More than happy to keep answering questions (that I am willing to answer, lol). 

Hey CircleT,

I followed this post for the first couple of pages and your initial post. Can't believe this thread died so soon after you have been so forthcoming. So I have some more questions I think you might answer:

A. How much do you charge to manage an account?
B. Are the other 12 accounts you manage all P2P accounts? LC accounts? Prosper or other accounts?
C. Can you (will you) tell us how many loans (from the account you have been referring to) you have sold on Folio?
D. What is you pricing strategy for Folio sales? Do you offer deep discounts for quick sales or what?
E. Over 22.5K loans have been in this account (18K current and 4.5K fully paid).

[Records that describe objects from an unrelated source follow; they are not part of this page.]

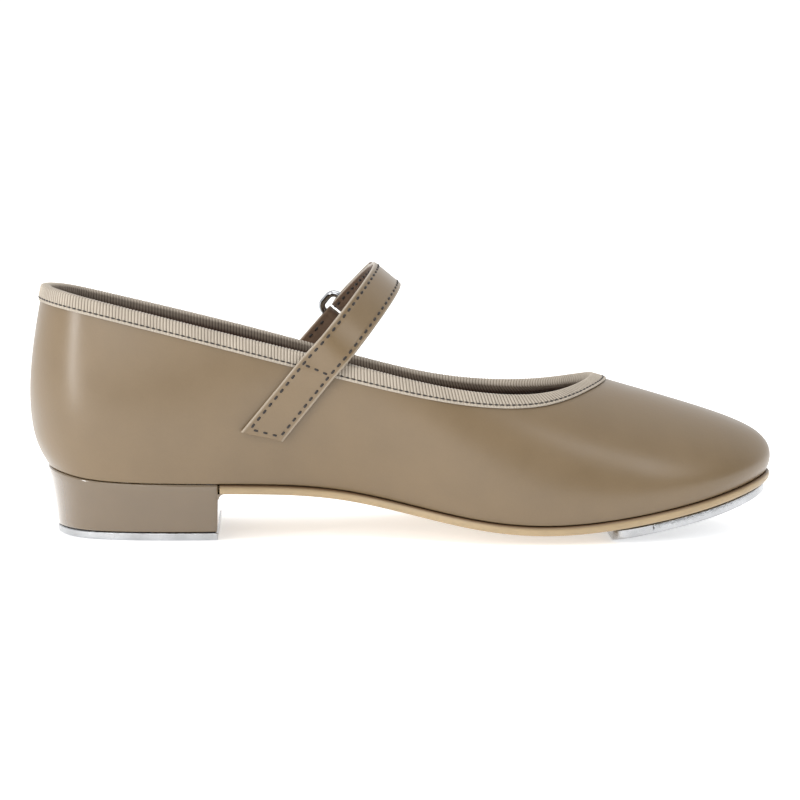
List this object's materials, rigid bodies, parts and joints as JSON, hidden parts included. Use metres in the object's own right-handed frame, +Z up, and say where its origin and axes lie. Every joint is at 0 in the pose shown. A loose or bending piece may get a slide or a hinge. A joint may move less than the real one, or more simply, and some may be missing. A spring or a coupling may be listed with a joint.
{
  "type": "tap shoe",
  "caption": "Low block-heeled left tap shoe with a smooth upper, ribbon-bound topline, hook-and-loop instep strap folded through a ring, and metal toe and heel taps.",
  "frame": {"origin": "on the floor, below the middle of the shoe", "axes": "+X towards the toe, +Y towards the outer side of a left shoe, +Z up"},
  "size_m": [0.24, 0.0781, 0.0868],
  "materials": {
    "upper_leather": "smooth coated leather, satin",
    "strap_inner": "unpolished inner face, matte",
    "lining_leather": "lining leather, matte",
    "vamp_fabric": "plain woven lining",
    "grosgrain": "ribbed grosgrain ribbon",
    "sock_fabric": "padded sock, matte",
    "filler_felt": "pressed felt",
    "board": "fibre board",
    "outsole": "resin sole, edge dressed and satin",
    "heel_plastic": "moulded, lacquered to match the upper",
    "tap_metal": "cast alloy, bright on the tread",
    "screw_steel": "zinc-plated steel",
    "ring_chrome": "polished",
    "hook_loop": "hook and loop tape"
  },
  "bodies": {
    "shoe": {"outsole": "outsole", "heel_block": "heel_plastic", "heel_tap": "tap_metal", "toe_tap": "tap_metal", "heel_tap_screw_1": "screw_steel", "heel_tap_screw_2": "screw_steel", "heel_tap_screw_3": "screw_steel", "toe_tap_screw_1": "screw_steel", "toe_tap_screw_2": "screw_steel", "toe_tap_screw_3": "screw_steel", "toe_tap_screw_4": "screw_steel", "shank": "screw_steel", "forepart_filler": "filler_felt", "insole_board": "board", "heel_nail_1": "screw_steel", "heel_nail_2": "screw_steel", "heel_nail_3": "screw_steel", "heel_nail_4": "screw_steel", "heel_seat_screw": "screw_steel", "sock_liner": "sock_fabric", "upper": "upper_leather", "heel_counter": "board", "toe_puff": "board", "quarter_lining": "lining_leather", "vamp_lining": "vamp_fabric", "topline_binding": "grosgrain", "strap": "upper_leather", "strap_lining": "strap_inner", "loop_patch": "hook_loop", "ring_keeper": "strap_inner"},
    "flap": {"strap_flap": "upper_leather", "strap_flap_lining": "strap_inner", "hook_patch": "hook_loop"},
    "ring": {"ring": "ring_chrome"}
  },
  "joints": [
    {"name": "flap_peel", "type": "hinge", "parent": "shoe", "child": "flap", "pos_m": [-0.01405, 0.0367, 0.07143], "axis": [-0.7683, 0, 0.6401], "range_deg": [0, 150]},
    {"name": "ring_swing", "type": "hinge", "parent": "shoe", "child": "ring", "pos_m": [-0.02018, 0.03709, 0.06407], "axis": [0.7683, 0, -0.6401], "range_deg": [-5, 5]}
  ]
}
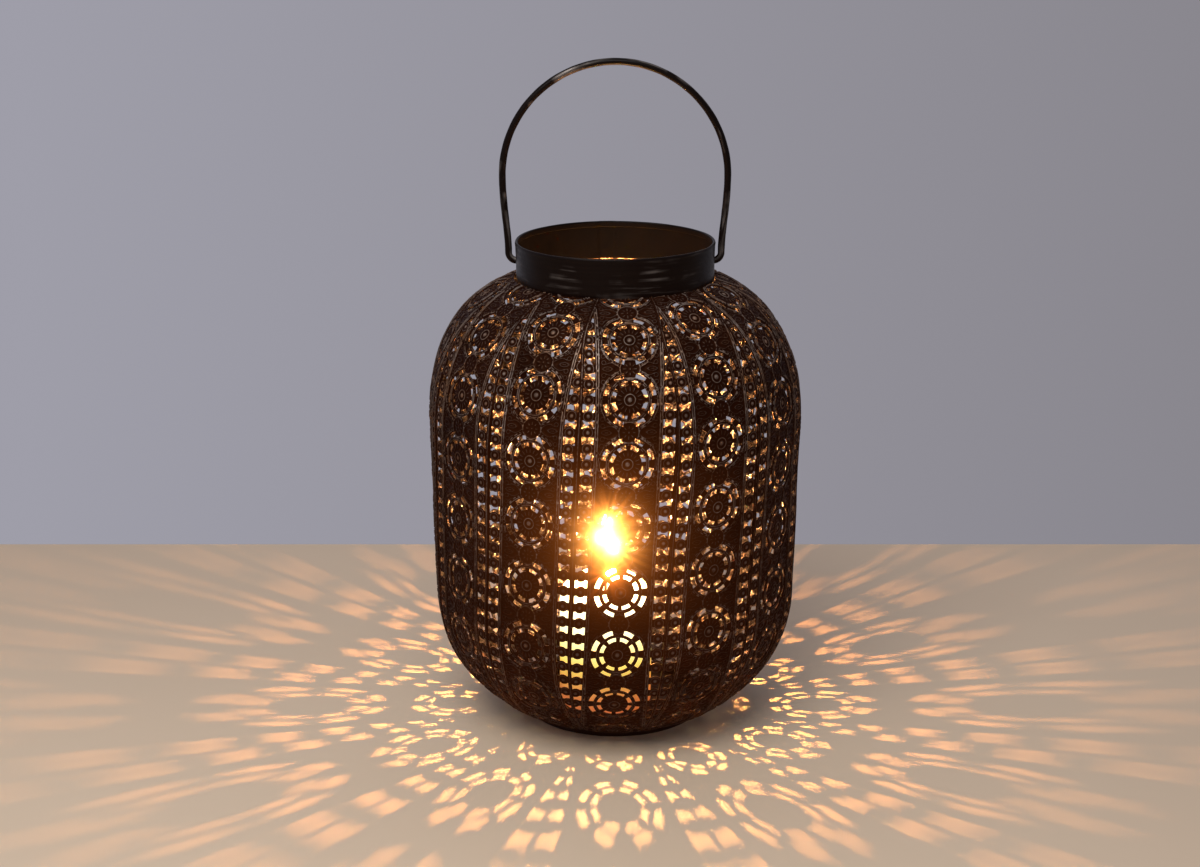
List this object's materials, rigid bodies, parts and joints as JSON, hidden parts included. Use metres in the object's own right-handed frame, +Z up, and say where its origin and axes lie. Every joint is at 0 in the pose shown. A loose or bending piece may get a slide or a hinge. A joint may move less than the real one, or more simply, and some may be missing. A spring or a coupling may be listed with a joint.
{
  "type": "metal lantern",
  "caption": "Rounded lantern of stamped, pierced metal gores with a plain neck collar, a swinging wire bail and a pillar candle standing inside.",
  "frame": {"origin": "centre of the foot ring, on the surface the lantern stands on", "axes": "+Z up, X along the line through the bail's two pivot holes, -Y towards the viewer"},
  "size_m": [0.2088, 0.2087, 0.3778],
  "materials": {
    "panel_metal": "black-brown lacquer with antique bronze rubbed on raised lines, heat-stained bare metal inside",
    "band_metal": "satin black with brushed bronze smears",
    "bail_wire": "satin black, bronze where rubbed",
    "wax": "translucent ivory wax",
    "wick": "burnt cotton"
  },
  "bodies": {
    "lantern": {"panel_01": "panel_metal", "panel_02": "panel_metal", "panel_03": "panel_metal", "panel_04": "panel_metal", "panel_05": "panel_metal", "panel_06": "panel_metal", "panel_07": "panel_metal", "panel_08": "panel_metal", "panel_09": "panel_metal", "panel_10": "panel_metal", "panel_11": "panel_metal", "panel_12": "panel_metal", "collar_band": "band_metal", "foot_ring": "band_metal", "floor_plate": "band_metal"},
    "bail": {"bail_handle": "bail_wire"},
    "candle": {"candle_wax": "wax", "candle_wick": "wick"}
  },
  "joints": [
    {"name": "bail_swing", "type": "hinge", "parent": "lantern", "child": "bail", "pos_m": [0, 0, 0.2658], "axis": [1, 0, 0], "range_deg": [-107, 107]},
    {"name": "candle_lift", "type": "slide", "parent": "lantern", "child": "candle", "axis": [0, 0, 1], "range_m": [0, 0.25]}
  ]
}
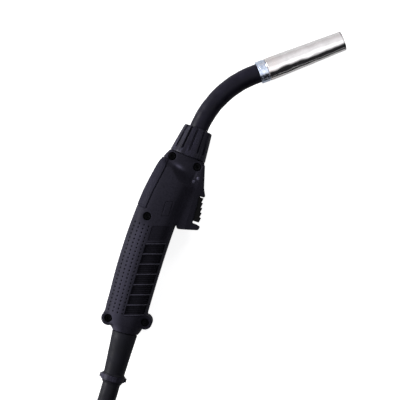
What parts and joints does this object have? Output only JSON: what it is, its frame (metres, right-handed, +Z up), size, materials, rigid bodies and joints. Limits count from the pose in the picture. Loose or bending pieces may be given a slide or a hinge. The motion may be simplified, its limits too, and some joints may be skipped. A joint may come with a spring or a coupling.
{
  "type": "mig welding torch",
  "caption": "Swan-neck MIG welding torch on its side: moulded clamshell handle with trigger, tapered lock nut, gas nozzle, and a strapped coil of power cable ending in a machine plug.",
  "frame": {"origin": "on the floor under the middle of the box round the torch itself, from the cable boot to the mouth of the nozzle, without the free cable", "axes": "+X along the grip towards the neck, +Y towards the spine of the handle, +Z up; the torch lies on the flat of its grip, and its plane of symmetry is level, 18.5 mm above the floor"},
  "size_m": [0.6853, 0.2293, 0.0542],
  "materials": {
    "nickel": "polished nickel plate over copper",
    "copper": "bright copper",
    "brass": "machined brass",
    "ceramic": "fired ceramic",
    "insulator": "moulded phenolic",
    "steel": "bright steel",
    "dark_steel": "blackened steel",
    "zinc": "turned, zinc-plated, slightly blue",
    "sleeve": "smooth insulating sleeve, semi-matt",
    "nut_plastic": "moulded, satin",
    "handle_plastic": "moulded, fine grain",
    "inlay": "soft moulded strip, satin",
    "trigger_plastic": "moulded, smooth",
    "switch_plastic": "moulded",
    "plunger_plastic": "moulded, red",
    "lead_sheath": "flexible sheath",
    "boot_rubber": "soft rubber",
    "cable_rubber": "smooth cable jacket",
    "strap": "woven hook-and-loop band",
    "plug_plastic": "moulded, satin"
  },
  "bodies": {
    "torch": {"contact_tip": "copper", "tip_holder": "brass", "gas_diffuser": "ceramic", "nozzle_insulator": "insulator", "nozzle_spring": "steel", "nozzle_collar": "zinc", "neck_tube": "copper", "neck_sleeve": "sleeve", "wire_liner": "steel", "neck_block": "brass", "cable_nut": "brass", "cable_ferrule": "copper", "cable_conductor": "copper", "handle_shell_left": "handle_plastic", "handle_shell_right": "handle_plastic", "spine_inlay": "inlay", "handle_screws": "dark_steel", "handle_nuts": "steel", "trigger_pin": "steel", "trigger_spring": "steel", "switch_body": "switch_plastic", "switch_terminals": "brass", "switch_leads": "lead_sheath", "cable_boot": "boot_rubber", "boot_clamp": "nut_plastic", "cable_inner": "cable_rubber", "cable_run": "cable_rubber", "cable_coil": "cable_rubber", "cable_end": "cable_rubber", "cable_straps": "strap", "plug_boot": "boot_rubber", "plug_housing": "plug_plastic", "plug_housing_screws": "steel", "plug_body": "brass", "plug_o_ring": "boot_rubber", "liner_nut": "brass"},
    "trigger": {"trigger_lever": "trigger_plastic"},
    "switch_plunger": {"switch_plunger": "plunger_plastic"},
    "gas_nozzle": {"gas_nozzle": "nickel"},
    "lock_nut": {"neck_lock_nut": "nut_plastic"},
    "union_nut": {"union_nut": "plug_plastic"},
    "control_pin_left": {"control_pin_left": "brass"},
    "control_pin_right": {"control_pin_right": "brass"}
  },
  "joints": [
    {"name": "trigger_press", "type": "hinge", "parent": "torch", "child": "trigger", "pos_m": [0.00779, 0.0228, 0.0185], "axis": [0, 0, -1], "range_deg": [0, 8], "stiffness_Nm_per_rad": 0.4, "springref_deg": -5.73, "deforming": ["trigger_spring"]},
    {"name": "plunger_press", "type": "slide", "parent": "torch", "child": "switch_plunger", "axis": [0, 1, 0], "range_m": [0, 0.0026]},
    {"name": "nozzle_pull", "type": "slide", "parent": "torch", "child": "gas_nozzle", "axis": [0.6157, -0.788, 0], "range_m": [0, 0.09]},
    {"name": "lock_nut_turn", "type": "hinge", "parent": "torch", "child": "lock_nut", "pos_m": [0.03529, 0.0405, 0.0185], "axis": [0.9962, -0.0872, 0], "range_deg": [0, 360]},
    {"name": "union_nut_turn", "type": "hinge", "parent": "torch", "child": "union_nut", "pos_m": [-0.19421, -0.1317, 0.023], "axis": [1, 0, 0], "continuous": true},
    {"name": "control_pin_left_press", "type": "slide", "parent": "torch", "child": "control_pin_left", "axis": [-1, 0, 0], "range_m": [0, 0.004], "stiffness_N_per_m": 200, "springref_m": -0.004},
    {"name": "control_pin_right_press", "type": "slide", "parent": "torch", "child": "control_pin_right", "axis": [-1, 0, 0], "range_m": [0, 0.004], "stiffness_N_per_m": 200, "springref_m": -0.004}
  ],
  "couplings": [
    {"joint": "plunger_press", "follows": "trigger_press", "m_per_rad": 0.018}
  ]
}
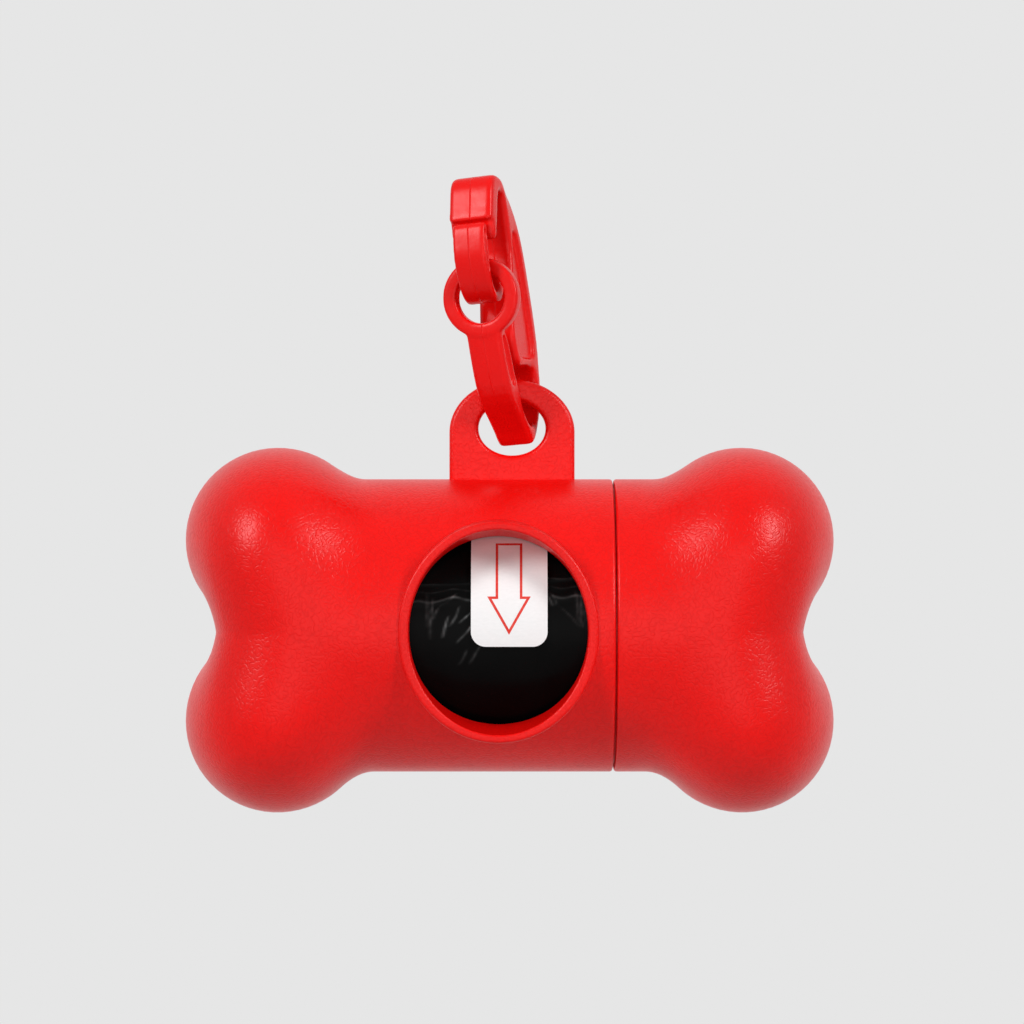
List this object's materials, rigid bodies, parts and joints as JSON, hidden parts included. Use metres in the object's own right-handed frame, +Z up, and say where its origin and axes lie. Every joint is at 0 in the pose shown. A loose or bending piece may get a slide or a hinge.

But only 208 have ever been troubled on LC (grace, late, long late, default, and write offs). That's less than 1% in any distress. But you show a table by loan grade of defaults (losses?) going from .94% for A to 7.32% for Fs. These figures include capital losses and expenses on Folio?
F. In talking about this account, you state it is about $500K and spins $24K/month in cash flow. Even if all the loans were 36 month I can't figure that cash flow for IRRs near 10%. Can you reconcile this for me?

Thats off the top of my head and ought to do for starters. This was a long thread and I am clearly not the only one interested in your story. Please pick up where we left off if you will.